====== DATA IN THIS EXERCISE

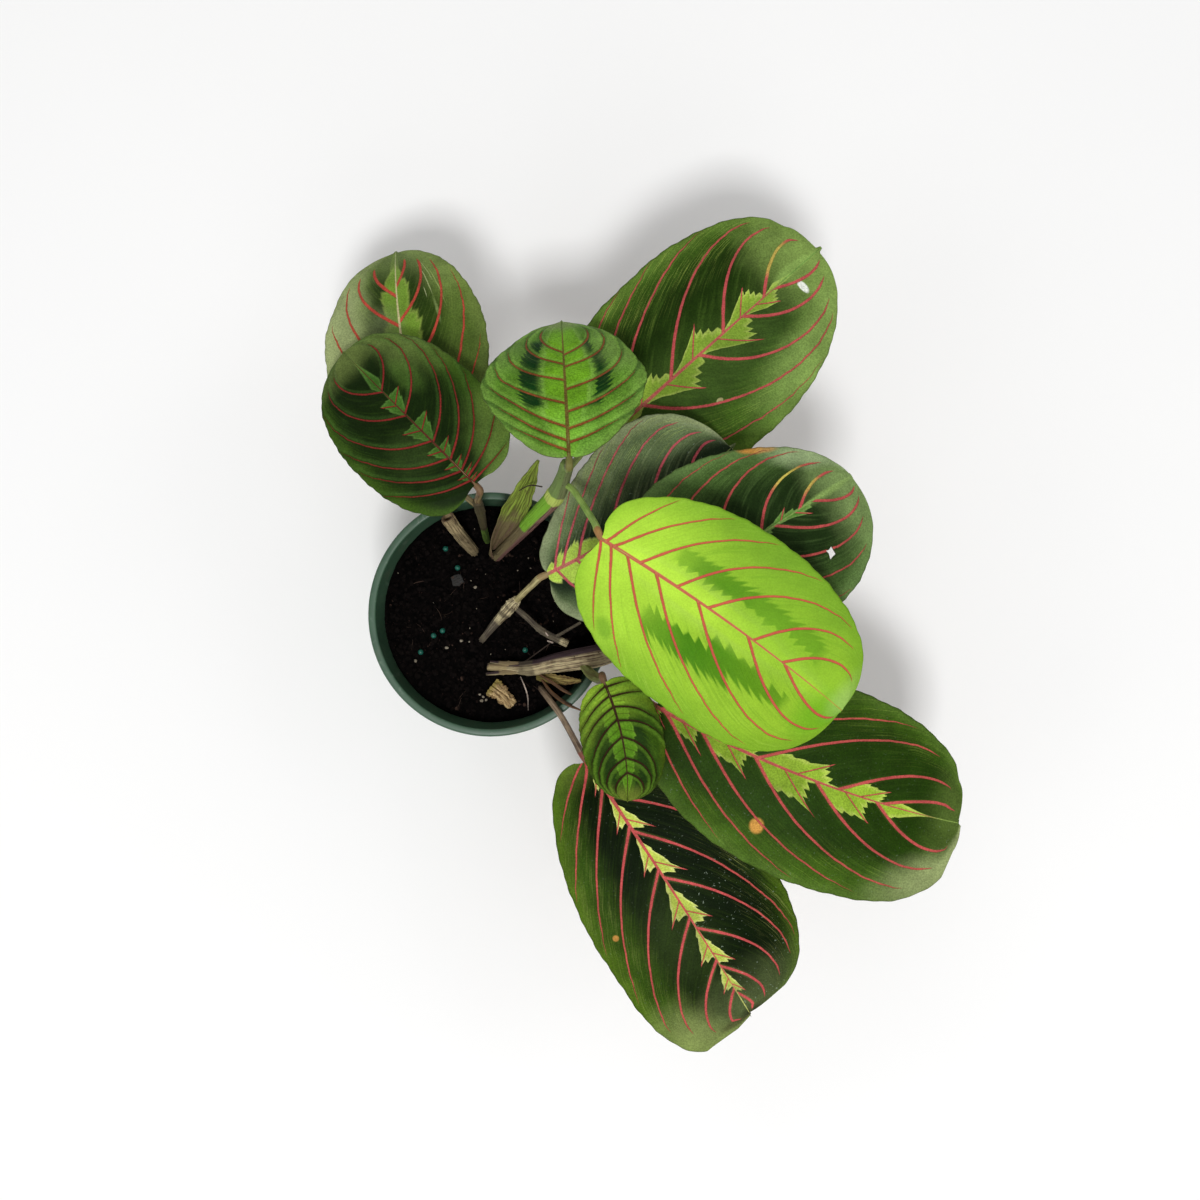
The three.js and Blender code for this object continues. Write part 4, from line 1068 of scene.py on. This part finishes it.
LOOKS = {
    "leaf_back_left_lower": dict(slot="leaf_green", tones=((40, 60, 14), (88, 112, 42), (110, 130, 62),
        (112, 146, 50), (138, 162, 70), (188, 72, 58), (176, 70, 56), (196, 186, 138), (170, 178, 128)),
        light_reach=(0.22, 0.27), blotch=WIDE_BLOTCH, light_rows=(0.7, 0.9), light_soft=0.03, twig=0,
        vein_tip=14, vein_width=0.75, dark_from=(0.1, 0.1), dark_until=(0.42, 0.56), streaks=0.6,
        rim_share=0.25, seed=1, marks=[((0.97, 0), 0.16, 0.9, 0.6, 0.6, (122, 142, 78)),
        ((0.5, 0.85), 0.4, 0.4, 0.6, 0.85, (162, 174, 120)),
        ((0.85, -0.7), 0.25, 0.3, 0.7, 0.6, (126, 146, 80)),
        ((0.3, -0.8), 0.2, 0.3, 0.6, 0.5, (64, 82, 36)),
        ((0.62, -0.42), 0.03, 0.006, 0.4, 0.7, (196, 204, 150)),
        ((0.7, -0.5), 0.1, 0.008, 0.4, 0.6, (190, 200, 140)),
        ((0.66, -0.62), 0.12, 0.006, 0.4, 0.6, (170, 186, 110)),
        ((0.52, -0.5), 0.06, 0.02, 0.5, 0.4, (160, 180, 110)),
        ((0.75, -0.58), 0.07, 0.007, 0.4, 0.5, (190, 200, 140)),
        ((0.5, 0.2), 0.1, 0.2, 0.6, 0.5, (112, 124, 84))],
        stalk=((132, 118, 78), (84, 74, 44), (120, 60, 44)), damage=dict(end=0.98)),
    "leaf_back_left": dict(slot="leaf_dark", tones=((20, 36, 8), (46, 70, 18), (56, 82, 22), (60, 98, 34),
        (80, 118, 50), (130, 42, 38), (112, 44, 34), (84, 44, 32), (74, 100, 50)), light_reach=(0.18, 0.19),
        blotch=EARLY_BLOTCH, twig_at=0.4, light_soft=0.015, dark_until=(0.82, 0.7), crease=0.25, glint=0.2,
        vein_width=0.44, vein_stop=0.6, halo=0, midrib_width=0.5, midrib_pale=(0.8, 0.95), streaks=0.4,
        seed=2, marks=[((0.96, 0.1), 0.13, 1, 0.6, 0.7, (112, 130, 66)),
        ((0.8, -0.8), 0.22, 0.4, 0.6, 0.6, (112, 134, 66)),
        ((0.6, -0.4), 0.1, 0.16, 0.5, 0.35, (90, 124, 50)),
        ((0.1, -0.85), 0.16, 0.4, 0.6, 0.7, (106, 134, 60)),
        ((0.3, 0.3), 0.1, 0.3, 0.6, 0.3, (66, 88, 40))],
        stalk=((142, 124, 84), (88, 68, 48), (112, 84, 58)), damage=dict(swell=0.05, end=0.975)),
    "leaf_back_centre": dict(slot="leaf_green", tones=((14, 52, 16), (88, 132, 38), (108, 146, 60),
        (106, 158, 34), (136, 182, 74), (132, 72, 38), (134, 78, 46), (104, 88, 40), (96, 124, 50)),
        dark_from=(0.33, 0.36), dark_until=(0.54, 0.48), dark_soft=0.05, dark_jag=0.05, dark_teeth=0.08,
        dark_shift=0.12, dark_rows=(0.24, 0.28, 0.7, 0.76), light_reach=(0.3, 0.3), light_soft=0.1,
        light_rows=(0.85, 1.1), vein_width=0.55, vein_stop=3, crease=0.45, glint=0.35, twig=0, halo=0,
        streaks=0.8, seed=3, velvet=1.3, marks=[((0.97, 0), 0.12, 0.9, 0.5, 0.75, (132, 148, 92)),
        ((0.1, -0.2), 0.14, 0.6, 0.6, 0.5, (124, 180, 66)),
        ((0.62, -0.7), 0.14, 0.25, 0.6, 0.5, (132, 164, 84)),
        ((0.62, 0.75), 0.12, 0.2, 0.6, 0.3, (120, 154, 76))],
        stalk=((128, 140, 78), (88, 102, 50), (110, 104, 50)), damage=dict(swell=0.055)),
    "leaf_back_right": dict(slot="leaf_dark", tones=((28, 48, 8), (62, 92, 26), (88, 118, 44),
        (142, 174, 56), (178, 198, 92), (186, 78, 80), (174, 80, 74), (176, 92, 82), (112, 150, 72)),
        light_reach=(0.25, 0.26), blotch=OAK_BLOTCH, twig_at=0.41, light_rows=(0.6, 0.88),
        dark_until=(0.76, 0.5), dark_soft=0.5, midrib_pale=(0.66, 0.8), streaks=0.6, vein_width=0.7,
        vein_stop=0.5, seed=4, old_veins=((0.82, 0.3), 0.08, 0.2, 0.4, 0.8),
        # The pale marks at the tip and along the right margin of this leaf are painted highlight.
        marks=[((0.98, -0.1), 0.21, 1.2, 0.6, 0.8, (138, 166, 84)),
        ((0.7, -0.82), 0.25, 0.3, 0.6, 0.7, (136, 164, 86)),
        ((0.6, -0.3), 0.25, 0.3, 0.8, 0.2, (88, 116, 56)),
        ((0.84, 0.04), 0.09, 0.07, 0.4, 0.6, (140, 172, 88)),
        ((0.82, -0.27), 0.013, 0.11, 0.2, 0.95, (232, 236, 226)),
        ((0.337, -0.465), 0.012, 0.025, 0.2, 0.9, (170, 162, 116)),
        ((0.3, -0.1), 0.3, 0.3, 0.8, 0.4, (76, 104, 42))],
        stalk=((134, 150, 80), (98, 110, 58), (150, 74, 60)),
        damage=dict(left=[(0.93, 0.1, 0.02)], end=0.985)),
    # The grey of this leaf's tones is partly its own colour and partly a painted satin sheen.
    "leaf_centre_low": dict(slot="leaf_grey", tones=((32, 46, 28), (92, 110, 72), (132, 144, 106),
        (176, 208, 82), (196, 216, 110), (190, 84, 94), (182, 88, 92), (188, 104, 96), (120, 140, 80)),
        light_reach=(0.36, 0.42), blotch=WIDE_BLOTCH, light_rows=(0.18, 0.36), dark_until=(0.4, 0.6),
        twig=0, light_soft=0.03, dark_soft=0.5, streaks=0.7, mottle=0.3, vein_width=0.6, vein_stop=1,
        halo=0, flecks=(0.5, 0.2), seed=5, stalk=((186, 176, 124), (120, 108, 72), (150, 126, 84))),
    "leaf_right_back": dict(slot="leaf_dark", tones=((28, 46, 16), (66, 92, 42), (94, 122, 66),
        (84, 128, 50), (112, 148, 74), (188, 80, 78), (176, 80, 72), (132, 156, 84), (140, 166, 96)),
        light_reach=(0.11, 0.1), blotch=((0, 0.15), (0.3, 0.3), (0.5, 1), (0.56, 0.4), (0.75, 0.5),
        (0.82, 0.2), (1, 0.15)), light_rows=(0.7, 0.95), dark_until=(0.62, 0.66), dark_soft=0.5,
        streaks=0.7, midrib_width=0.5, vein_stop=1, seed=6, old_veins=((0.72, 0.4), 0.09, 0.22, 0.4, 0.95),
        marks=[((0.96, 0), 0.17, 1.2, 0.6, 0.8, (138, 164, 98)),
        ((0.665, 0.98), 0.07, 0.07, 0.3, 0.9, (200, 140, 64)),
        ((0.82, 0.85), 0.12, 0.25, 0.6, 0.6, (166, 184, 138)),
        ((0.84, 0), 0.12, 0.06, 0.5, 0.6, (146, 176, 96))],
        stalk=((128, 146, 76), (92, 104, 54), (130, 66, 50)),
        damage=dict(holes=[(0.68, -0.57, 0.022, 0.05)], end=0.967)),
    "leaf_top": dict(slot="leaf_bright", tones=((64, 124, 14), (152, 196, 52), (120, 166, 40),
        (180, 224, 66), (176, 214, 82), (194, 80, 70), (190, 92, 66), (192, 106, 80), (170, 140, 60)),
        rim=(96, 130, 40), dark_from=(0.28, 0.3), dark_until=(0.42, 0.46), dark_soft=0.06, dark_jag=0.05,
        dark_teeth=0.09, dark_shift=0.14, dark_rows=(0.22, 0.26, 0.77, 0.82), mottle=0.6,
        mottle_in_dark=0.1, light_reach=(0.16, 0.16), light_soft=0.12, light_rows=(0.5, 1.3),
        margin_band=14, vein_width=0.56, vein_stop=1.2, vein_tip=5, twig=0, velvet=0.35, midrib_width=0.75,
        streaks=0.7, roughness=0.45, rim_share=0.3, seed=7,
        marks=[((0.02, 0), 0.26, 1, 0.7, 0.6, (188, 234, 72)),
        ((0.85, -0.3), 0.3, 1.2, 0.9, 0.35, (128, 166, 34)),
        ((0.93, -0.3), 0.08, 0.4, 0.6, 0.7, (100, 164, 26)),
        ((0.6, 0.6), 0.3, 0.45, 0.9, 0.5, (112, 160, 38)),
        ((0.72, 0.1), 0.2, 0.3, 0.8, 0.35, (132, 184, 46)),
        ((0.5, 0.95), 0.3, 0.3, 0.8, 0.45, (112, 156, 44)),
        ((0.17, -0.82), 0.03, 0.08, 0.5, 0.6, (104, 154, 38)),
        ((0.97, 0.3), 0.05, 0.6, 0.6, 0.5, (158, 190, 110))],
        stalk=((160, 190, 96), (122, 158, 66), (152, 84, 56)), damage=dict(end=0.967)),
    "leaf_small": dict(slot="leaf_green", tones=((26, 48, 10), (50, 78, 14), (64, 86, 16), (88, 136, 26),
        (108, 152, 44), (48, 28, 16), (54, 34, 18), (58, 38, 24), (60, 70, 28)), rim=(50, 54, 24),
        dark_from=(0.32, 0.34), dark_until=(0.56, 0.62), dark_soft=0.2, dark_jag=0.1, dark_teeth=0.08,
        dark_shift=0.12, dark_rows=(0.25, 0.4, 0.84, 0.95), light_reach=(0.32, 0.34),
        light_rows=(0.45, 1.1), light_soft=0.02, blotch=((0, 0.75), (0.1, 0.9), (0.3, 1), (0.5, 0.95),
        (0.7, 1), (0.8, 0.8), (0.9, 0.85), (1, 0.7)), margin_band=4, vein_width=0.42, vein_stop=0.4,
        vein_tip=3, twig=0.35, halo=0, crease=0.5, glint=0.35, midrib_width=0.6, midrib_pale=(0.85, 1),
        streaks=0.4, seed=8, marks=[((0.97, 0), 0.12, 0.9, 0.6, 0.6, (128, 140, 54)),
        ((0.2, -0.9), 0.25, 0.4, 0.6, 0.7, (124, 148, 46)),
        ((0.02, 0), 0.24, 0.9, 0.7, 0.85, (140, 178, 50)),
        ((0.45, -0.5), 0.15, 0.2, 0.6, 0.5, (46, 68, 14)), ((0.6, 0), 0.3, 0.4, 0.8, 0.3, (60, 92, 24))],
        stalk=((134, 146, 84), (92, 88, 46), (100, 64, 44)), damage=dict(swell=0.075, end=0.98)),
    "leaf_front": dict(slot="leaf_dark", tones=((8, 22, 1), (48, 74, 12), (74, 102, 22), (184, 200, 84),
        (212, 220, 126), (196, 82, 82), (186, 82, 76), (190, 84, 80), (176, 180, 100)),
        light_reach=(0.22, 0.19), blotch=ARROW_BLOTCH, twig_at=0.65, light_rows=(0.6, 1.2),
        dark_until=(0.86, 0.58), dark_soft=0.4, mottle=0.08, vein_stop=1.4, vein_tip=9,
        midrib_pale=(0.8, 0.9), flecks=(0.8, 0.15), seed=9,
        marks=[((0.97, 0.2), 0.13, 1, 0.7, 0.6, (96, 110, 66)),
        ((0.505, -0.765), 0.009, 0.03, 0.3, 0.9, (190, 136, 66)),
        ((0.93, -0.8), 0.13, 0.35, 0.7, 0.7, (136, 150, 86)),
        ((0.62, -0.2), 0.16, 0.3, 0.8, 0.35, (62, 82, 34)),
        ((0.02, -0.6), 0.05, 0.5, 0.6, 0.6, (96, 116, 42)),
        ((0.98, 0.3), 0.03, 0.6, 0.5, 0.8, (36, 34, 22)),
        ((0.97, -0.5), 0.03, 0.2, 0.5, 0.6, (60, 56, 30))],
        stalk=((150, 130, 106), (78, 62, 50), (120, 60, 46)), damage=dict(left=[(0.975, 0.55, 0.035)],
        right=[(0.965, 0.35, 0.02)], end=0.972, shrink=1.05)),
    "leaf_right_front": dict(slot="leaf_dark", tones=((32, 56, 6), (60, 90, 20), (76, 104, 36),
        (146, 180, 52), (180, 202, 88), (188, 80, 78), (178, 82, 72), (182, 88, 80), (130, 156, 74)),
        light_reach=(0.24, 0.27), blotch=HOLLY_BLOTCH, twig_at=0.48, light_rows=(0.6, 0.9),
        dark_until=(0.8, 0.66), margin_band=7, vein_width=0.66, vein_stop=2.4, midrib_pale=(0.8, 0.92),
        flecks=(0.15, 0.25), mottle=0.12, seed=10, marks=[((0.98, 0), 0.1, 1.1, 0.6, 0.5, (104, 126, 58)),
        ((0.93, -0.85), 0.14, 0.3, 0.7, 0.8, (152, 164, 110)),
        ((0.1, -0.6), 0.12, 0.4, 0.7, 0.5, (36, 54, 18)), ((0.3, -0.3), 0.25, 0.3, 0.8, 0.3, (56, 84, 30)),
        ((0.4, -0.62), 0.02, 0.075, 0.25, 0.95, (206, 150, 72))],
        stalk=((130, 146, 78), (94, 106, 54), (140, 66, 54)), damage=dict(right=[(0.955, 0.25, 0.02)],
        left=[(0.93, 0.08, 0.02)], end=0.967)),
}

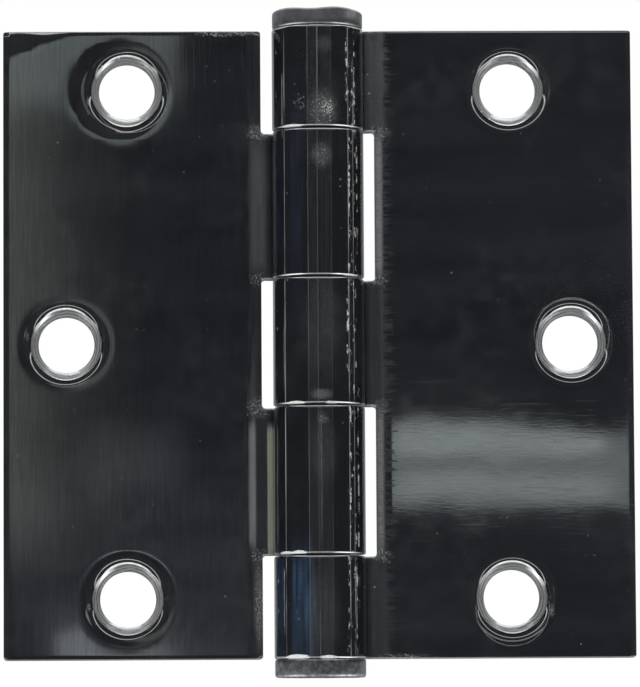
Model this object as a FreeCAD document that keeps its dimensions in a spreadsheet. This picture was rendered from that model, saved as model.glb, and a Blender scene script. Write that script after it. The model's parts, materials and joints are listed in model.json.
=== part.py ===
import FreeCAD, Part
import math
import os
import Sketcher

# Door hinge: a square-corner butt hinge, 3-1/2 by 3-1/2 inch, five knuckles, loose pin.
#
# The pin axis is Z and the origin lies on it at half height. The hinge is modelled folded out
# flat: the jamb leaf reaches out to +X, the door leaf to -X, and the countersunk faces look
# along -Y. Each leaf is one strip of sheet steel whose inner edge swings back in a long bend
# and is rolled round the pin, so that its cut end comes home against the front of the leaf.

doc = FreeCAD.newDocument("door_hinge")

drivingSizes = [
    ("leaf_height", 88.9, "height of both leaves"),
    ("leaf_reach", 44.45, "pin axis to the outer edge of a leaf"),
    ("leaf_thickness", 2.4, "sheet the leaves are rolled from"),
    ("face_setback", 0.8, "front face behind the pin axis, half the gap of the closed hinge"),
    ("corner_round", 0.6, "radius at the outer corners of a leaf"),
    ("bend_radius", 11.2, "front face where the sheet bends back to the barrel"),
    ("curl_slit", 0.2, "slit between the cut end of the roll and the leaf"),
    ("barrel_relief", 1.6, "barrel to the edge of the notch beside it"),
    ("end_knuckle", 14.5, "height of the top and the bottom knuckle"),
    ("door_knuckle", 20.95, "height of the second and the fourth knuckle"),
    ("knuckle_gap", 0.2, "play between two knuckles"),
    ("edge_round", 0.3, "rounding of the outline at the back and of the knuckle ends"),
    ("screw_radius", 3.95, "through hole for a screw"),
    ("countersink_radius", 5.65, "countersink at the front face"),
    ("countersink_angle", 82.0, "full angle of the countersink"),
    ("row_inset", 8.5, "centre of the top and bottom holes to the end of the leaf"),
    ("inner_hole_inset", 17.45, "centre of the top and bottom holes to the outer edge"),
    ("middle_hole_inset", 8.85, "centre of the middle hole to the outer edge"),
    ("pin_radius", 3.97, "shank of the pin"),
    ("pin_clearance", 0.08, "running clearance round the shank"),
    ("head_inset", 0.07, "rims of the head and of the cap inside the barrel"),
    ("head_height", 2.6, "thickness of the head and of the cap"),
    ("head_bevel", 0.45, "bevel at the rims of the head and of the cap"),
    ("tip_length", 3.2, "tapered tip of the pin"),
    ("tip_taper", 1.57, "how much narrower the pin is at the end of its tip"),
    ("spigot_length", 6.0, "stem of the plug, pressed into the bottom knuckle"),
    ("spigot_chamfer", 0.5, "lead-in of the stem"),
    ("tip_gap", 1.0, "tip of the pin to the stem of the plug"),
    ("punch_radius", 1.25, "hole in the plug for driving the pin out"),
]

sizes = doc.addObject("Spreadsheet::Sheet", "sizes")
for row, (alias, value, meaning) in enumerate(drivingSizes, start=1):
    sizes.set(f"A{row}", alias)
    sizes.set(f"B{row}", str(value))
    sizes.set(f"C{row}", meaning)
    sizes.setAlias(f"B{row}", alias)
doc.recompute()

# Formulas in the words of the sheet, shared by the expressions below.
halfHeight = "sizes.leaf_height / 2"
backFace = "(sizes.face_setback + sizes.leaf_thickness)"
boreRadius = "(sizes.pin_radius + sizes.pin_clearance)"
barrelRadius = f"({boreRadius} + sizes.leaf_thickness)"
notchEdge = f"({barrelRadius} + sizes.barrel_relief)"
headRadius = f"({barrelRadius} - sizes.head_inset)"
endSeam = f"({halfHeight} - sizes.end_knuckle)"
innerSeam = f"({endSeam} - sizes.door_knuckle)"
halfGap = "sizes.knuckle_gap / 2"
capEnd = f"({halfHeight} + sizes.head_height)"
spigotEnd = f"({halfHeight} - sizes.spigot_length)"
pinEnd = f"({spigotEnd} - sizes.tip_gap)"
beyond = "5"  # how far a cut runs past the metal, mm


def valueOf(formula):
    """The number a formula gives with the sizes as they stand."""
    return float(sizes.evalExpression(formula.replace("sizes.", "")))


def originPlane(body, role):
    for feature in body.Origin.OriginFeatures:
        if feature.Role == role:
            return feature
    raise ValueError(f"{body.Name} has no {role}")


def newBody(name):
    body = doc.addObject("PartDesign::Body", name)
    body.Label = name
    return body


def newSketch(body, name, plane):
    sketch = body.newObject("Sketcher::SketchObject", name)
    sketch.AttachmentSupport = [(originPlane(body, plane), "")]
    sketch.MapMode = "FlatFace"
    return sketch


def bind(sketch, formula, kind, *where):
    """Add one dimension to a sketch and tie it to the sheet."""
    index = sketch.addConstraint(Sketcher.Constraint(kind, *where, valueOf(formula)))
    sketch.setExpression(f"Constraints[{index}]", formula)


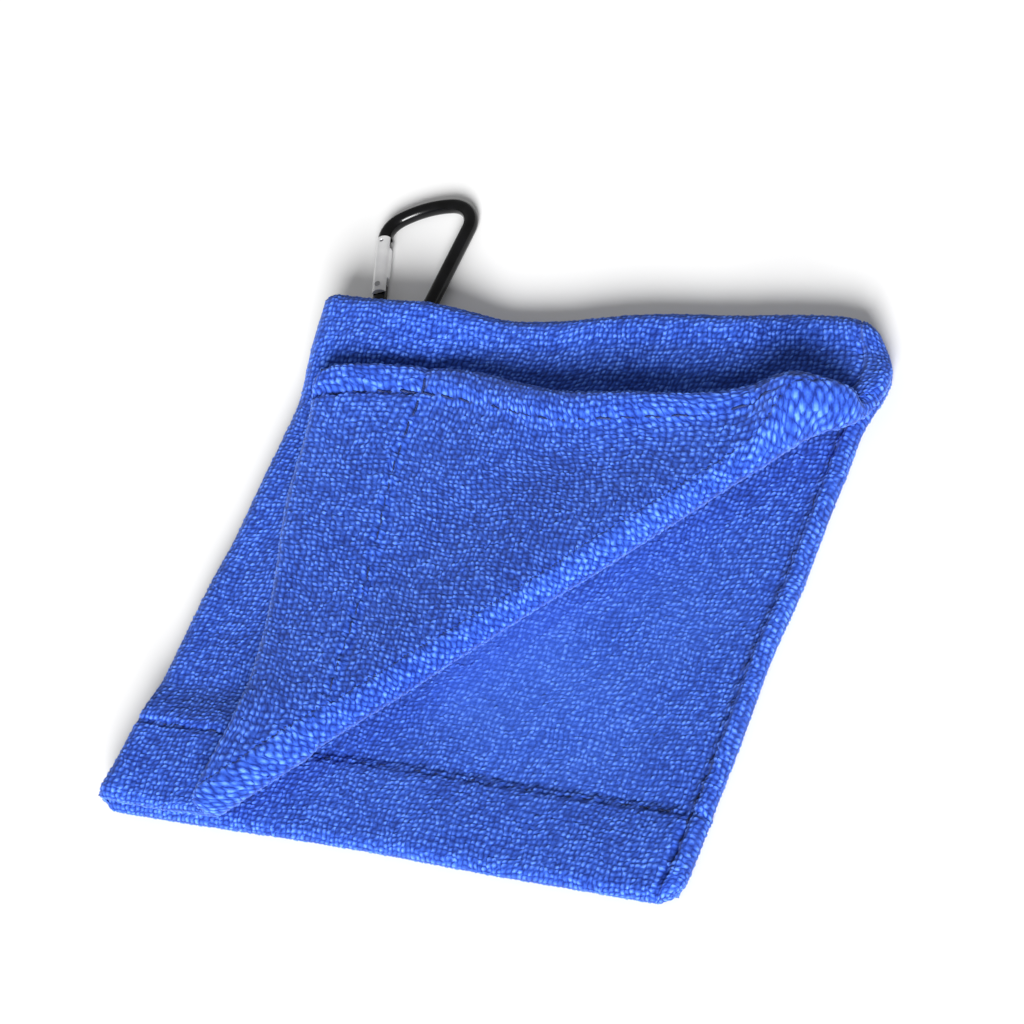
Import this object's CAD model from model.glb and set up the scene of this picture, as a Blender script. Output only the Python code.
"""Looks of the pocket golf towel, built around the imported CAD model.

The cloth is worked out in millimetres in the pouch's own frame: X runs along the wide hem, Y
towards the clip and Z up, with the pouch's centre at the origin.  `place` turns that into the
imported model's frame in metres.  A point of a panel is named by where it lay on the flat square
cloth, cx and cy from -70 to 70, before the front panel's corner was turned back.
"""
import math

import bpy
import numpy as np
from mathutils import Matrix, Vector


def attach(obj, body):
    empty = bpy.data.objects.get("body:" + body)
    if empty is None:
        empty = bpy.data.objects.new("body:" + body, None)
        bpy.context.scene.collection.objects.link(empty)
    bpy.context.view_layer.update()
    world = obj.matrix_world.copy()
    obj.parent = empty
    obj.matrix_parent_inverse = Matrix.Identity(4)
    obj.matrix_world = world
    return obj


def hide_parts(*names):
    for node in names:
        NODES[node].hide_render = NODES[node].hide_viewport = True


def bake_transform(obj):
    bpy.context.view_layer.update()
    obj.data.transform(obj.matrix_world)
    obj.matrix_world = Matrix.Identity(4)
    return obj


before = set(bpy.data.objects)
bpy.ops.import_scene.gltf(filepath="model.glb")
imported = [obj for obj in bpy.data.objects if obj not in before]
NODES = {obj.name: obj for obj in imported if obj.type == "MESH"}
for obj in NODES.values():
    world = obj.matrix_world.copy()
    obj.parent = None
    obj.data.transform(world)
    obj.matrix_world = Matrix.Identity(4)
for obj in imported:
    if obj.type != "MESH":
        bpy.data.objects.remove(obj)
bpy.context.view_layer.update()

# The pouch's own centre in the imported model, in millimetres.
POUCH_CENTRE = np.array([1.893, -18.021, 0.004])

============

▶ INSTRUCTIONS TO FOLLOW:
Return the line that contains "obj.matrix_world = world" along with every line after it through the end of the entries, exactly, adding nothing.

▶ SOLUTION:
    obj.matrix_world = world
    return obj


def hide_parts(*names):
    for node in names:
        NODES[node].hide_render = NODES[node].hide_viewport = True


def bake_transform(obj):
    bpy.context.view_layer.update()
    obj.data.transform(obj.matrix_world)
    obj.matrix_world = Matrix.Identity(4)
    return obj


before = set(bpy.data.objects)
bpy.ops.import_scene.gltf(filepath="model.glb")
imported = [obj for obj in bpy.data.objects if obj not in before]
NODES = {obj.name: obj for obj in imported if obj.type == "MESH"}
for obj in NODES.values():
    world = obj.matrix_world.copy()
    obj.parent = None
    obj.data.transform(world)
    obj.matrix_world = Matrix.Identity(4)
for obj in imported:
    if obj.type != "MESH":
        bpy.data.objects.remove(obj)
bpy.context.view_layer.update()

# The pouch's own centre in the imported model, in millimetres.
POUCH_CENTRE = np.array([1.893, -18.021, 0.004])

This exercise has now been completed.